HBMM=$(kubectl get hetznerbaremetalmachine -n org-tuist \
-l cluster.x-k8s.io/cluster-name=tuist-$CLUSTER \
-o jsonpath='{.items[0].metadata.name}')
HBM=$(kubectl get hetznerbaremetalhost -n org-tuist \
-o jsonpath="{.items[?(@.spec.consumerRef.name=='$HBMM')].metadata.name}")
OLD_TS=$(kubectl get hetznerbaremetalhost -n org-tuist $HBM \
-o jsonpath='{.metadata.creationTimestamp}')
# Delete the HBM (NOT the HBMM): caph fast-rebinds a fresh HBMM to
# an already-provisioned HBM without re-running installimage, so
# only deleting the HBM forces caph to discard the OS state.
kubectl delete hetznerbaremetalhost -n org-tuist $HBM --wait=false --timeout=2m
# Strip caph's finalizer if the HBMM still references the HBM after
# 2 min — otherwise the HBM lingers and `hetzner-robot-controller`
# can't re-create it cleanly.
kubectl patch hetznerbaremetalhost -n org-tuist $HBM \
-p '{"metadata":{"finalizers":[]}}' --type=merge 2>/dev/null || true
# Wait ~8–15 min for the full cycle:
# (empty) → preparing → registering → image-installing →
# ensure-provisioned → provisioned → kubeadm-joined
# Watch for a fresh creationTimestamp AND HBMM Ready=true:
while sleep 30; do
NEW=$(kubectl get hetznerbaremetalhost -n org-tuist -o jsonpath='{.items[0].metadata.creationTimestamp}')

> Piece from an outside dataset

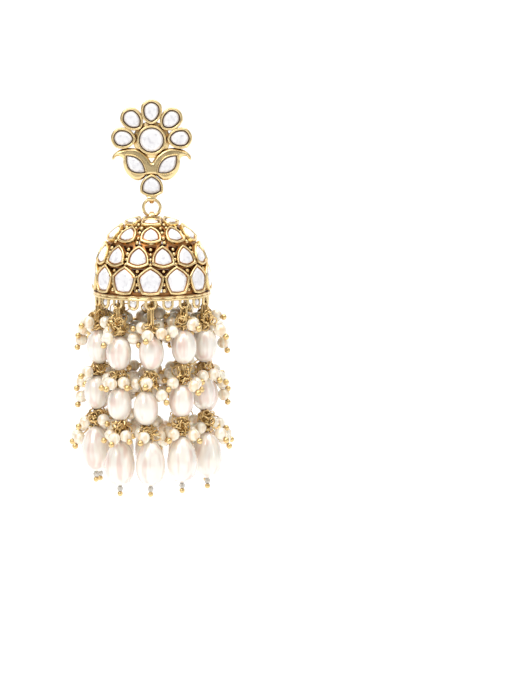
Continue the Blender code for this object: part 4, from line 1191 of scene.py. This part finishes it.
class EARRING_OT_add_wire_work(bpy.types.Operator):
    """Add links, wire loops, pins and seed pearls of the ten strands."""

    bl_idname = "earring.add_wire_work"
    bl_label = "Add Wire Work"

    def execute(self, context):
        size = context.scene.earring_strands
        thin = size.wire_radius / MM
        seed = size.seed / MM
        ball_end = size.ball / MM
        gold = bpy.data.materials[WIRE_METAL]
        pearl = bpy.data.materials[SEED]
        glass = bpy.data.materials[CLEAR]
        draw = random.Random(7)
        plans = [strand_plan(index) for index in range(STRANDS)]
        seeds, roots, owners = place_seeds(plans, size.seeds, seed, draw)
        for index, (out, side, hook, bundles, foot) in enumerate(plans):
            parts = [oval_link(hook, math.cos(LINK_TURN) * out + math.sin(LINK_TURN) * side)]
            pearls = []
            for above, top in bundles:
                loops = round(size.loops * min(1.0, 0.45 + 0.15 * (above[2] - top[2])))
                parts.append(wire_bundle(above, top, loops, thin, draw))
                parts.append(straight_wire(above + PIN_ABOVE * UP, top - PIN_INTO_PEARL * UP, PIN_RADIUS))
            parts.append(straight_wire(foot + END_PIN_INTO_PEARL * UP, foot - END_PIN_LENGTH * UP,
                                       END_PIN_RADIUS))
            parts.append(ball(foot - END_BALL_DROP * UP, END_BALL_RADIUS, 16, 10))
            for place, root, owner in zip(seeds, roots, owners):
                if owner != index:
                    continue
                heading = place - root
                heading = heading / np.linalg.norm(heading) + SEED_DROOP
                heading /= np.linalg.norm(heading)
                tip = place + heading * (0.5 * seed + 0.42 * ball_end)
                parts.append(straight_wire(root, place - heading * 0.45 * seed, thin))
                parts.append(straight_wire(place - heading * 0.6 * seed, tip, thin))
                parts.append(ball(tip, 0.5 * ball_end, 14, 9))
                pearls.append(ball(place, 0.5 * seed, 24, 16))
            number = f"{index + 1:02d}"
            add_piece(f"wire_work_{number}", merged(parts), gold, "hanging_dome",
                      [f"strand_chain_{number}"], WIRE_EDGE)
            add_piece(f"seed_pearls_{number}", merged(pearls), pearl, "hanging_dome")
            end = ball(foot - END_BEAD_DROP * UP, END_BEAD_RADIUS, 20, 12)
            add_piece(f"end_bead_{number}", end, glass, "hanging_dome")
        return {"FINISHED"}


class EARRING_OT_set_stage(bpy.types.Operator):
    """Set up the paper background, the soft lights and the camera."""

    bl_idname = "earring.set_stage"
    bl_label = "Set Stage"

    def execute(self, context):
        look = context.scene.earring_stage
        scene = context.scene
        aim = Vector((look.aim_across, 0.0, look.aim_height))
        # Matt seamless paper, an even white with the faintest fibre
        paper, tree, shader = new_material("background paper", {"Roughness": 0.9})
        place = add_node(tree, "ShaderNodeTexCoord").outputs["Object"]
        fibre = add_node(tree, "ShaderNodeTexNoise", {"Vector": place, "Scale": repeats(PAPER_FIBRE)})
        white = tuple(look.paper)
        stops = ((0.0, tuple(0.99 * v for v in white)), (1.0, white))
        shade = add_node(tree, "ShaderNodeValToRGB", {"Fac": fibre.outputs["Fac"]}, stops)
        tree.links.new(shade.outputs["Color"], shader.inputs["Base Color"])
        floor_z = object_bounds()[0][2] - FLOOR_DROP
        profile = [(PAPER_FRONT, floor_z), (PAPER_BEND_FROM, floor_z)]
        for turn in (0.5 * math.pi * k / PAPER_BENDS for k in range(1, PAPER_BENDS + 1)):
            profile.append((PAPER_BEND_FROM + PAPER_BEND * math.sin(turn),
                            floor_z + PAPER_BEND - PAPER_BEND * math.cos(turn)))
        profile.append((PAPER_BEND_FROM + PAPER_BEND, PAPER_TOP))
        points = [(x, y, z) for y, z in profile for x in (-PAPER_TOP, PAPER_TOP)]
        faces = [(2 * i, 2 * i + 1, 2 * i + 3, 2 * i + 2) for i in range(len(profile) - 1)]
        mesh = bpy.data.meshes.new("paper_sweep")
        mesh.from_pydata(points, [], faces)
        mesh.shade_smooth()
        mesh.materials.append(paper)
        sweep = bpy.data.objects.new("paper_sweep", mesh)
        scene.collection.objects.link(sweep)
        sweep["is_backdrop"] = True
        for name, place, target, size, power in (
            ("key_light", (-0.45, -0.70, 0.55), aim, 0.40, 2.6),
            ("fill_light", (0.75, -0.60, 0.10), aim, 0.35, 0.55),
            ("top_light", (0.05, -0.10, 0.80), aim, 0.50, 1.6),
            ("paper_light", (0.0, 0.12, 1.05), Vector((0.0, 0.85, -0.10)), 1.6, 12.0),
        ):
            lamp = bpy.data.lights.new(name, "AREA")
            lamp.size = size
            lamp.energy = power
            item = bpy.data.objects.new(name, lamp)
            item.location = place
            item.rotation_euler = (target - Vector(place)).to_track_quat("-Z", "Y").to_euler()
            scene.collection.objects.link(item)
            item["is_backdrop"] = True
        world = bpy.data.worlds.new("studio")
        scene.world = world
        world.use_nodes = True
        tree = world.node_tree
        place = add_node(tree, "ShaderNodeTexCoord").outputs["Generated"]
        split = add_node(tree, "ShaderNodeSeparateXYZ", {"Vector": place})
        height = add_node(tree, "ShaderNodeMapRange", {
            "Value": split.outputs["Z"], "From Min": -0.6, "From Max": 0.8})
        stops = ((0.0, (0.34, 0.31, 0.28)), (0.45, (0.68, 0.66, 0.64)), (1.0, (1.0, 1.0, 1.0)))
        sky = add_node(tree, "ShaderNodeValToRGB", {"Fac": height.outputs["Result"]}, stops)
        background = tree.nodes["Background"]
        tree.links.new(sky.outputs["Color"], background.inputs["Color"])
        background.inputs["Strength"].default_value = SKY_STRENGTH
        data = bpy.data.cameras.new("camera")
        data.sensor_fit = "VERTICAL"
        data.sensor_height = SENSOR_HEIGHT
        data.lens = SENSOR_HEIGHT * look.distance / look.view_height
        camera = bpy.data.objects.new("camera", data)
        toward = Vector((0.0, -math.cos(look.elevation), math.sin(look.elevation)))
        camera.location = aim + look.distance * toward
        camera.rotation_euler = (-toward).to_track_quat("-Z", "Y").to_euler()
        scene.collection.objects.link(camera)
        scene.camera = camera
        scene.view_settings.view_transform = "Standard"
        return {"FINISHED"}


class EARRING_PT_panel(bpy.types.Panel):
    """Steps and settings of the earring."""

    bl_label = "Jhumka Earring"
    bl_idname = "EARRING_PT_panel"
    bl_space_type = "VIEW_3D"
    bl_region_type = "UI"
    bl_category = "Earring"

    def draw(self, context):
        for group in GROUPS:
            settings = getattr(context.scene, group)
            box = self.layout.box()
            for name in settings.__annotations__:
                box.prop(settings, name)
        for operator in OPERATORS:
            self.layout.operator(operator.bl_idname)


GROUPS = {
    "earring_finishes": EarringFinishes,
    "earring_stones": EarringStones,
    "earring_strands": EarringStrands,
    "earring_stage": EarringStage,
}
OPERATORS = (
    EARRING_OT_make_finishes,
    EARRING_OT_add_stud,
    EARRING_OT_add_ring_and_post,
    EARRING_OT_dress_dome,
    EARRING_OT_add_pearls,
    EARRING_OT_add_wire_work,
    EARRING_OT_set_stage,
)


def register():
    """Register the settings, the operators and the panel."""
    for item in (*GROUPS.values(), *OPERATORS, EARRING_PT_panel):
        bpy.utils.register_class(item)
    for name, group in GROUPS.items():
        setattr(bpy.types.Scene, name, bpy.props.PointerProperty(type=group))


def unregister():
    """Take the settings, the operators and the panel away again."""
    for name in GROUPS:
        delattr(bpy.types.Scene, name)
    for item in (EARRING_PT_panel, *reversed(OPERATORS), *reversed(GROUPS.values())):
        bpy.utils.unregister_class(item)


def main():
    """Build the dressed earring step by step."""
    random.seed(3)
    register()
    bpy.ops.earring.make_finishes()
    bpy.ops.earring.add_stud()
    bpy.ops.earring.add_ring_and_post()
    bpy.ops.earring.dress_dome()
    bpy.ops.earring.add_pearls()
    bpy.ops.earring.add_wire_work()
    bpy.ops.earring.set_stage()


if __name__ == "__main__":
    main()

READY=$(kubectl get hetznerbaremetalmachine -n org-tuist \
-l cluster.x-k8s.io/cluster-name=tuist-$CLUSTER \
-o jsonpath='{.items[0].status.ready}')
echo "$(date +%H:%M:%S) ts=$NEW ready=$READY"
[ "$NEW" != "$OLD_TS" ] && [ "$READY" = "true" ] && break
done
Bare-metal Nodes carry tuist.dev/runner-tier=bare-metal:NoSchedule,
so the only workload on them is idempotent runner Pods — no need to
cordon/drain. The autoscaler reconverges replica count automatically
after the new Node joins. Run a smoke afterward
(linux-runners-staging-smoke.yml) to confirm the new bootstrap is healthy.